The following night at 6:01 p.m., a single shot rang out. King, who had been standing on the balcony outside the hotel room, was hit by an assassin’s bullet. Ralph Abernathy ran from the room to find his friend on the floor. King died in his arms.
In the wake of the tragedy, Abernathy assumed leadership of the SCLC. But King’s death marked an important turning point in the Civil Rights Movement. Many felt that nonviolence was too slow in bringing about change, and that after gaining key legislative victories, the movement had stalled out. A more radical Black Power movement rejected the idea of integration, with some factions arguing violence against their oppressors was morally justified. And whereas the early Civil Rights struggle largely played out in mid-sized Deep South towns like Montgomery and Selma, the new battlegrounds were increasingly urban — Chicago, Oakland, Watts.
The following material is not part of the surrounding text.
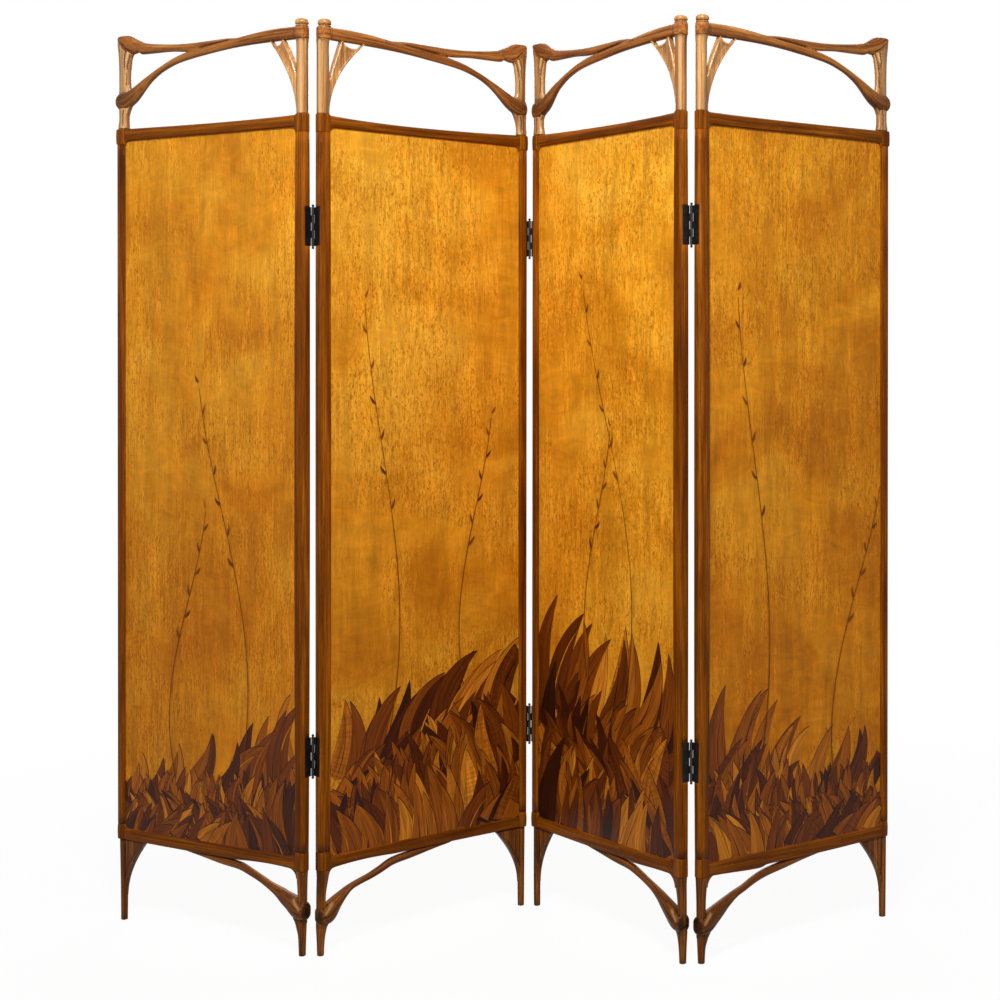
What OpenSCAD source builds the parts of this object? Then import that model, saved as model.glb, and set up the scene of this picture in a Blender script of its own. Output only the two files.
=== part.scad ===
// Folding floor screen of four framed leaves, in millimetres.
// X runs along the screen, Y to the back and Z up. The origin is under the middle of the folded shape.
// Each leaf is drawn in its own frame: x runs from the tall inner post to the outer post, y to the back.
// Leaves 1 and 3 are mirror images of leaves 2 and 4, and three pairs of butt hinges join them.

/* [Leaf] */
// Distance between the axes of the inner and the outer post
leaf_span = 484.5; // [420:0.5:540]
// Height of the top rail's upper seam
rail_top_z = 1642.4; // [1500:0.2:1750]
// Height of the panel's lower visible edge
panel_foot_z = 192.4; // [170:0.2:230]
// Height of the seam between the inner leg and the bottom rail
leg_seam_z = 166; // [140:1:170]

/* [Fold] */
// Angle between leaf 2 and the X axis
leaf_2_turn = 43.1; // [10:0.1:80]
// Fold of leaf 1 against leaf 2, 0 when they are in one plane
fold_12 = 72.3; // [0:0.1:150]
// Fold of leaf 3 against leaf 2
fold_23 = 93.5; // [0:0.1:150]
// Fold of leaf 4 against leaf 3
fold_34 = 89.1; // [0:0.1:150]

/* [Stiles and rails] */
// Width of the inner stile at its ends
inner_stile_w = 23; // [20:0.5:25]
// Depth of the inner stile at its ends
inner_stile_d = 21; // [18:0.5:23]
// How much the inner stile swells at its middle
stile_swell = 3.6; // [0:0.1:4]
// Width of the outer stile
outer_stile_w = 19; // [16:0.5:20]
// Depth of the outer stile
outer_stile_d = 18; // [15:0.5:20]
// Height of both rails
rail_h = 24.4; // [20:0.2:30]
// How far the top rail's upper edge lies below its seam at the inner post
rail_shoulder = 1; // [0:0.1:2]
// How far the middle of the top rail's upper edge dips
rail_dip = 2.4; // [0:0.2:4]
// Depth of both rails
rail_d = 18; // [14:0.5:20]
// Height of a rail's block at the inner post
inner_block_h = 36; // [32:1:44]
// Height of a rail's block at the outer post
outer_block_h = 32; // [30:1:40]
// Width of a rail's block at the outer post
outer_block_w = 23; // [21:0.5:24]
// Radius of the corners of the panel's opening
corner_r = 9; // [5:0.5:10]
// Diameter of the round tenons
tenon_d = 10; // [7:0.5:11]
// Length of the round tenons
tenon_l = 13; // [8:1:14]
// Clearance round a tenon or a post that passes through a knuckle
tenon_gap = 0.1; // [0.05:0.05:0.4]

/* [Panel] */
// Thickness of the veneered panel
panel_t = 6; // [4:0.5:8]
// Depth of the panel's grooves
groove_depth = 4; // [2.5:0.5:4]
// Clearance of the panel in its grooves
panel_gap = 0.15; // [0.05:0.05:0.4]

/* [Crest] */
// Height of the collar's middle above the top rail's seam
crest_rise = 158; // [140:1:170]
// Outer diameter of the collar round the inner post
collar_d = 28.4; // [26:0.2:28.8]
// Height of the collar
collar_h = 24; // [20:0.5:26]
// Diameter of the inner post's neck inside the collar
neck_d = 19; // [16:0.5:20]
// Diameter of the inner post
inner_post_d = 21.6; // [20:0.2:22]
// Diameter of the finial button
finial_d = 27.4; // [24:0.2:28]
// Height of the finial button
finial_h = 16.5; // [12:0.5:20]
// Half width of the crest knuckle round the outer post
crest_knuckle_r = 12.3; // [11.5:0.1:12.4]
// How far the knuckle reaches past the outer post's axis at the screen's two free ends
free_knuckle_reach = 16; // [12.4:0.2:20]
// Height of the crest knuckle's middle above the top rail's seam
crest_knuckle_rise = 59.6; // [50:0.2:66]
// Height over which the inner post eases from the stile's section to its own
post_ease_h = 40; // [20:1:80]
// Height of the inner post's flare under the collar
post_flare_h = 30; // [16:1:60]
// Distance from the outer post's axis at which the crest's branch turns into the corner
branch_turn = 30; // [20:1:40]
// Width of the outer post above the top rail
outer_post_w = 18; // [14:0.5:19]
// Depth of the outer post above the top rail
outer_post_d = 16.5; // [13:0.5:18]
// How far the outer post stands inwards of the outer stile's axis
outer_post_shift = 2.5; // [0:0.5:4]
// Height of the crest's outer corner above the top rail's seam
corner_rise = 197; // [186:1:204]
// Height of the crest's bow at the collar, from its middle to its edge
bow_half = 11.5; // [9:0.5:12]
// Height of the bow's middle above the collar's middle
bow_rise = 2; // [0:0.5:4]
// How much lower each bow hangs at its middle, from leaf 1 to leaf 4
bow_hang = [0, 1.5, 1.5, 0]; // [0:0.5:4]
// Height of the crest's knuckle, from its middle to its edge
crest_knuckle_half = 16; // [13:0.5:18]
// Height of the crest's corner, from its middle to its edge
corner_half = 13; // [10:0.5:14]
// Width at the top of the bracket on leaves 1 and 4
narrow_bracket_w = 29; // [24:1:40]
// Distance of that bracket's far tip from the post's axis
narrow_bracket_reach = 77; // [70:1:90]
// Width at the top of the bracket on leaves 2 and 3
wide_bracket_w = 52; // [40:1:60]
// Distance of that bracket's far tip from the post's axis
wide_bracket_reach = 92; // [80:1:110]
// Depth of the brackets, front to back
bracket_d = 15; // [10:0.5:18]
// Depth of the scoop in the top of the brackets on leaves 1 and 4
narrow_scoop_depth = 8; // [6:0.5:9]
// Depth of the scoop in the top of the brackets on leaves 2 and 3
wide_scoop_depth = 10; // [6:0.5:12]

/* [Legs] */
// Width of the inner leg above the brace
inner_leg_w = 16.6; // [14:0.2:18]
// Depth of the inner leg above the brace
inner_leg_d = 15.6; // [13:0.2:17]
// Width of each leg's foot
foot_w = 12.5; // [10:0.5:14]
// Width of the outer leg at its top
outer_leg_w = 14.5; // [13:0.5:18]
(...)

The SCLC lost much of its influence as a result, but Abernathy remained an important and respected figure in the struggle for equality, addressing the United Nations on the subject of world peace in 1971 and being called upon to mediate between the F.B.I. and activists from the American Indian Movement during the 1973 standoff at Wounded Knee.
Abernathy stepped down from the SCLC in 1977 and staged an unsuccessful bid for Georgia’s 5th Congressional seat. Two years later, he joined Edward Kennedy’s losing presidential campaign before making headlines by endorsing Ronald Reagan — an endorsement he would publicly regret and withdraw when Reagan sought a second term.
Abernathy would again cause a stir in 1989 with his autobiography And the Walls Came Tumbling Down, an account of his time with Martin Luther King, when he admitted King had “a weakness for women” — a comment that angered those who had lionized King without acknowledging that, despite his vision and courage and the overwhelmingly positive change he had brought to the country, Dr. Martin Luther King Jr. had been a human being with human flaws.
Abernathy died on the morning of April 17, 1990. Though less celebrated than King — there’s no national holiday in his honor, no memorial to him in Washington D.C. — Abernathy fought tirelessly for freedom and equality, and we would do well to honor his memory on what would have been his 85th birthday.